Henry Kissinger was a major architect in the wholesale massacre of civilians in Vietnam, Laos and Cambodia. He was a war criminal. Inexplicably, he was awarded the Peace Prize along with Vietnamese leader Le Duc Tho ostensibly for signing a ceasefire accord in Paris.  A   shocked Tho whose people were still being massacred by America, rejected the prize.

Lech Walesa, the Polish trade unionist was given the prize in 1983 not for any peace initiative or a commitment to non-violence, but for assisting the West to bring down the communist government in his country.  Logically, Soviet leader, Mikhail Gorbachev got the prize in 1990 for beginning the process of dismantling the Socialist bloc and the Warsaw Pact, and giving birth to a unipolar world in place of the existing bipolar world.

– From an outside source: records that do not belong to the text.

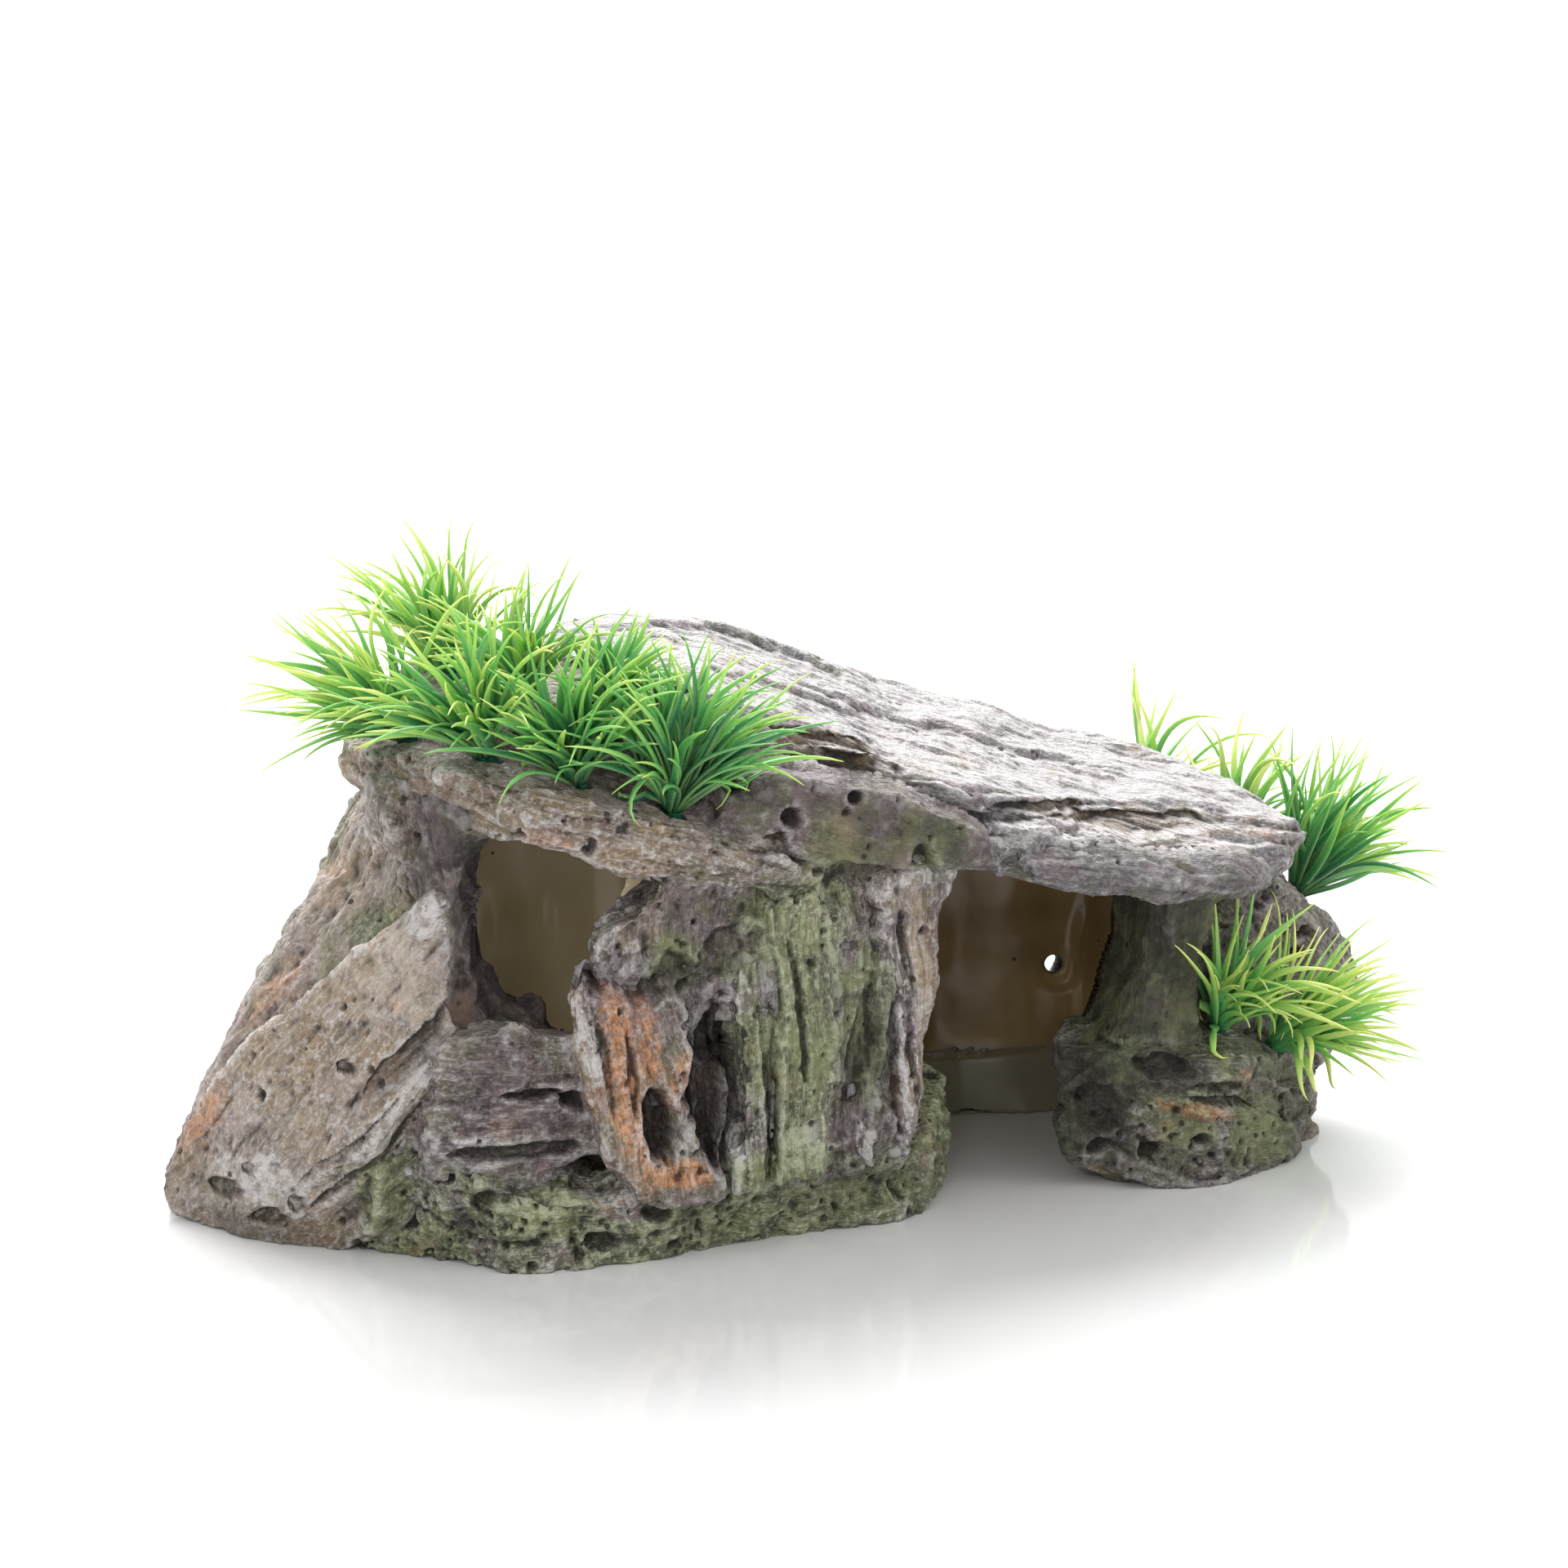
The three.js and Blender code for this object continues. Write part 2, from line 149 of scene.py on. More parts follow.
def smoothstep(low, high, value):
    t = np.clip((value - low) / (high - low), 0, 1)
    return t * t * (3 - 2 * t)


# ---- mesh helpers ----


def coordinates(mesh):
    co = np.empty(len(mesh.vertices) * 3, np.float32)
    mesh.vertices.foreach_get("co", co)
    return co.reshape(-1, 3).astype(float)


def set_coordinates(mesh, co):
    mesh.vertices.foreach_set("co", co.astype(np.float32).ravel())
    mesh.update()


def normals(mesh):
    no = np.empty(len(mesh.vertices) * 3, np.float32)
    mesh.vertex_normals.foreach_get("vector", no)
    return no.reshape(-1, 3).astype(float)


def edge_pairs(mesh):
    pairs = np.empty(len(mesh.edges) * 2, np.int32)
    mesh.edges.foreach_get("vertices", pairs)
    return pairs.reshape(-1, 2)


def neighbour_mean(values, pairs):
    """The mean of each vertex's neighbours."""
    count = len(values)
    a, b = pairs[:, 0], pairs[:, 1]
    degree = np.maximum(np.bincount(a, minlength=count) + np.bincount(b, minlength=count), 1)
    if values.ndim == 1:
        return (
            np.bincount(a, values[b], count) + np.bincount(b, values[a], count)
        ) / degree
    columns = [neighbour_mean(values[:, k], pairs) for k in range(values.shape[1])]
    return np.stack(columns, axis=1)


def relaxed(values, pairs, steps, strength=0.6):
    for _ in range(steps):
        values = values + strength * (neighbour_mean(values, pairs) - values)
    return values


def add_object(name, data):
    made = bpy.data.objects.new(name, data)
    bpy.context.scene.collection.objects.link(made)
    return made


def remeshed_copy(node, name, voxel):
    """A voxel-remeshed copy of a CAD node's solid."""
    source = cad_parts[node]
    piece = add_object(name, source.data.copy())
    piece.data.materials.clear()
    remesh = piece.modifiers.new("remesh", "REMESH")
    remesh.mode = "VOXEL"
    remesh.voxel_size = voxel
    depsgraph = bpy.context.evaluated_depsgraph_get()
    baked = bpy.data.meshes.new_from_object(piece.evaluated_get(depsgraph))
    piece.modifiers.clear()
    piece.data = baked
    return piece


def write_attribute(mesh, name, values):
    kind = "FLOAT" if values.ndim == 1 else "FLOAT_VECTOR"
    key = "value" if values.ndim == 1 else "vector"
    attribute = mesh.attributes.new(name, kind, "POINT")
    attribute.data.foreach_set(key, values.astype(np.float32).ravel())


def unit(vector):
    vector = np.array(vector, float)
    return vector / np.linalg.norm(vector)


# ---- stones ----

# Each stone's build: grain is the way its fibres run and bed is across its layers. Sizes are in
# mm, and so are the depths of what breaks the surface (fibre to flakes). The washes (moss to light;
# dark is painted shade, light is pale tan paint with painted light) and the strength of the painted
# highlight, white dry-brush dashes on faces turned to the key light, are strengths from 0 to 1.
PLAIN = dict(
    slot="mauve_paint", voxel=0.6, soft=2, fillet=4.5, grain=(0, 0, 1), bed=(0, 1, 0), fibre=0.45,
    terrace=0.7, layer=4, steps=0.4, lumps=1, flakes=0.4, flake_size=11, pits=0.3, moss=0, ochre=0,
    rust=0, pale=0.2, dark=0, light=0, painted_sunlight=0.25, grit=0.42, stairs=0,
)
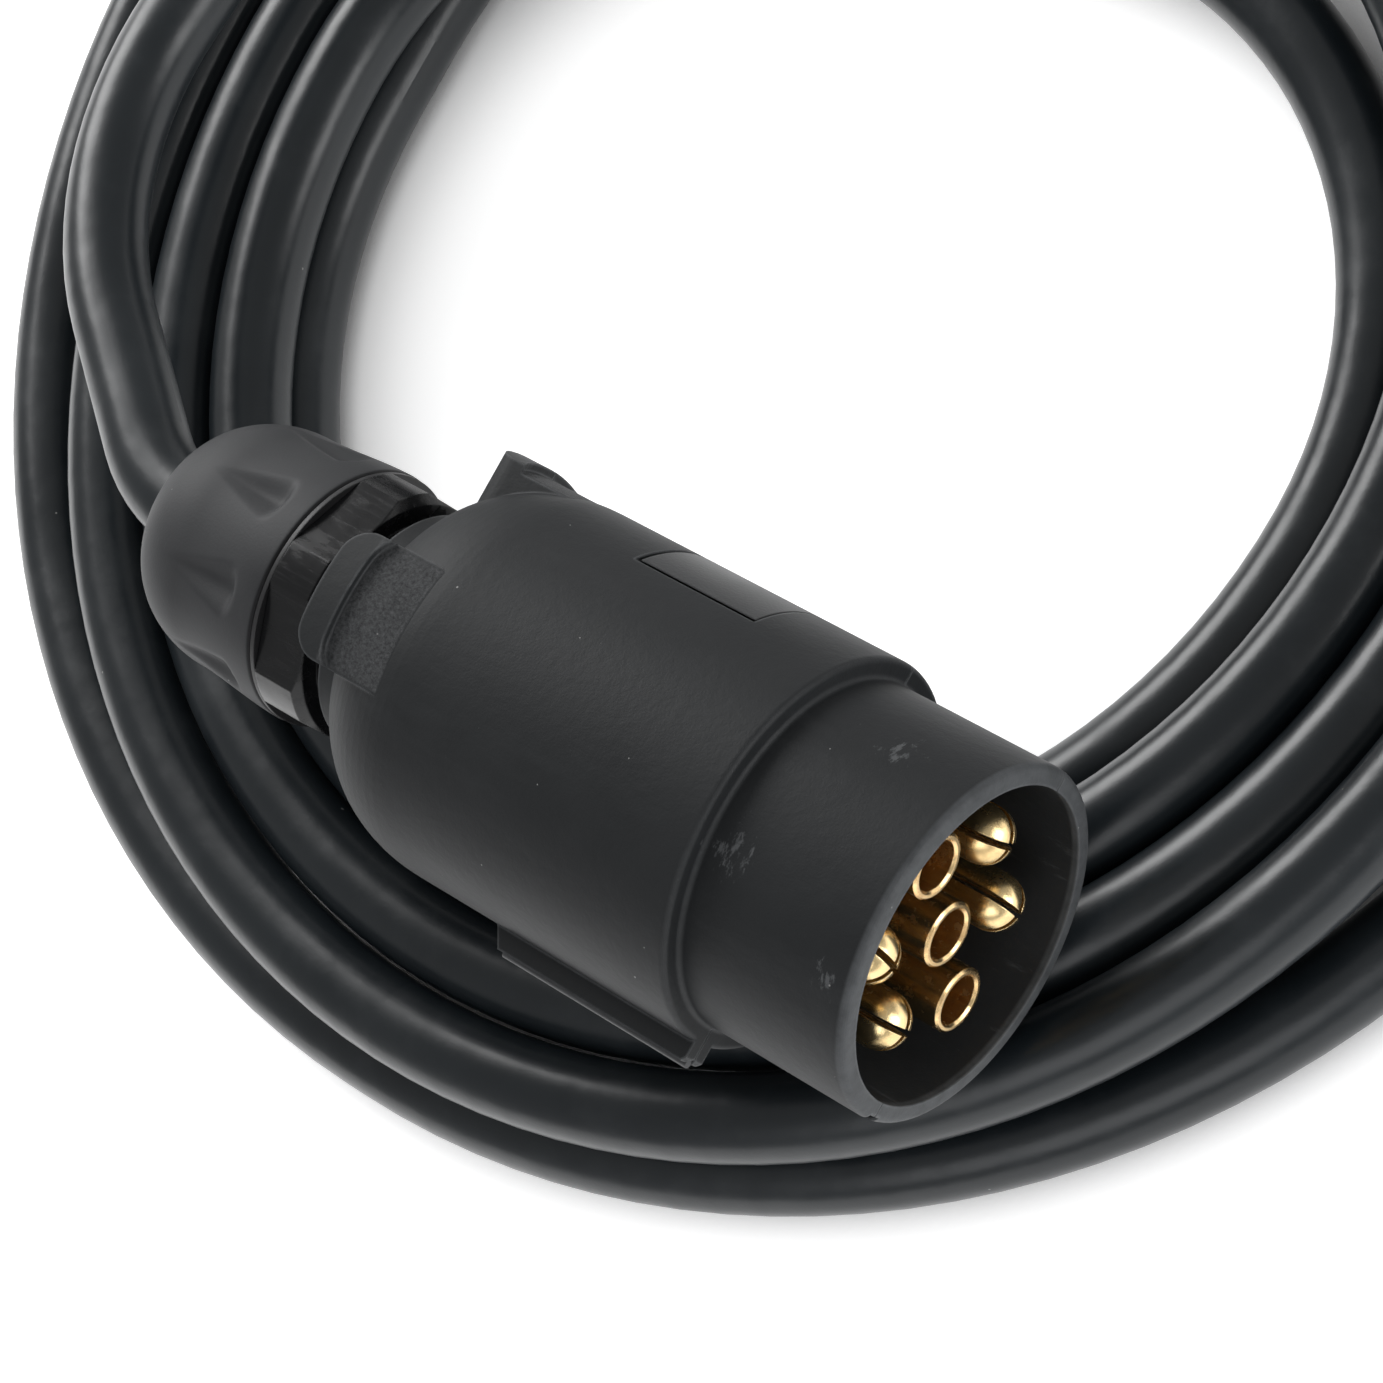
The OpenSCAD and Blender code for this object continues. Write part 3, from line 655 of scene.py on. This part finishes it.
def add_floor():
    """A wide pale floor at the object's lowest point."""
    low, _ = CAD_BOX
    half_width = 4.0
    bm = bmesh.new()
    bmesh.ops.create_grid(bm, x_segments=8, y_segments=8, size=half_width)
    mesh = bpy.data.meshes.new("floor")
    bm.to_mesh(mesh)
    bm.free()
    floor = bpy.data.objects.new("floor", mesh)
    floor.location = (0, 0, low[2])
    bpy.context.scene.collection.objects.link(floor)
    wear(floor, floor_material())


def add_softbox(name, aim, direction, distance, width, height, power, tint=(1, 1, 1)):
    """A rectangular light that faces aim from the given direction."""
    data = bpy.data.lights.new(name, "AREA")
    data.shape = "RECTANGLE"
    data.size, data.size_y = width, height
    data.energy = power
    data.color = tint
    light = bpy.data.objects.new(name, data)
    way = Vector(direction).normalized()
    light.location = Vector(aim) + way * distance
    light.rotation_euler = way.to_track_quat("Z", "Y").to_euler()
    bpy.context.scene.collection.objects.link(light)


def add_world():
    """An even white surround."""
    world = bpy.data.worlds.new("studio")
    world.use_nodes = True
    background = world.node_tree.nodes["Background"]
    background.inputs["Color"].default_value = (1, 1, 1, 1)
    background.inputs["Strength"].default_value = 0.42
    bpy.context.scene.world = world


def light_scene():
    """Key light behind the gland, soft fill from the hinge side, and a light that shines into the mouth."""
    middle = (-60 * MM, 40 * MM, -20 * MM)
    add_softbox("key", middle, (-1.15, 0.45, 0.7), 0.9, 0.55, 0.45, 7.5)
    add_softbox("fill", middle, (0.6, -0.9, 0.75), 1.0, 0.7, 0.5, 2.2, tint=(0.97, 0.98, 1.0))
    add_softbox("front", middle, (1.3, 0.35, 0.25), 1.0, 0.5, 0.5, 5.0)
    add_world()
    bpy.context.scene.view_settings.view_transform = "Standard"


def add_camera():
    """The viewing angle: in front of the mouth and above, rolled so that the plug lies across the frame."""
    place = (0.1718, 0.0, 0.3454)
    right = Vector((0.7484, 0.4892, -0.4477)).normalized()
    back = Vector((0.5234, -0.0211, 0.8518))
    back = (back - right * back.dot(right)).normalized()
    up = back.cross(right)
    data = bpy.data.cameras.new("camera")
    data.sensor_width, data.lens = 36.0, 106.89
    data.clip_start, data.clip_end = 0.01, 20.0
    camera = bpy.data.objects.new("camera", data)
    rotation = Matrix((right, up, back)).transposed().to_4x4()
    camera.matrix_world = Matrix.Translation(place) @ rotation
    bpy.context.scene.collection.objects.link(camera)
    bpy.context.scene.camera = camera


# ---- Build ----

worn = make_materials()
dress_frame(worn)
build_nut(worn["gland_nut"])
build_strands(worn["core_strands"])
add_floor()
light_scene()
add_camera()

The pretext used by  America and its allies  to invade Iraq was that Sadam Hussein had nuclear weapons. The body that assisted in this deceit was the International Atomic Energy  Agency led by Mohammed El Baradei. It was not surprising that both shared the Peace Prize for 2005.

Perhaps what could have constituted the greatest insult on the world was if the 2009 prize had been awarded to the Western stooge and intemperate Zimbabwean Prime Minister, Morgan Tsvangirai as was speculated before Obama was announced.

Still on the politics of Nobel prizes, has anybody wondered why the world’s acknowledged non –violence prophet and advocate, Mahatma Ghandi was never considered good enough for the peace prize? Simple, he was an implacable enemy of colonialism and was seen as capable of influencing other countries still under colonial rule.

Given the politics surrounding the Nobel prizes, it is not surprising that apart from Le Duc Tho in  1973, there are others who rejected the prizes. Boris Pasternak, the famous Russian writer rejected the Literature Prize in 1958 as did the French genius Jean-Paul Sarte in 1964.

It is said that blessed are the peace makers. I want to appeal to all world wide, to hold their peace and let Obama collect his award. I hope this my appeal will make me eligible for the 2010 Nobel Peace Prize.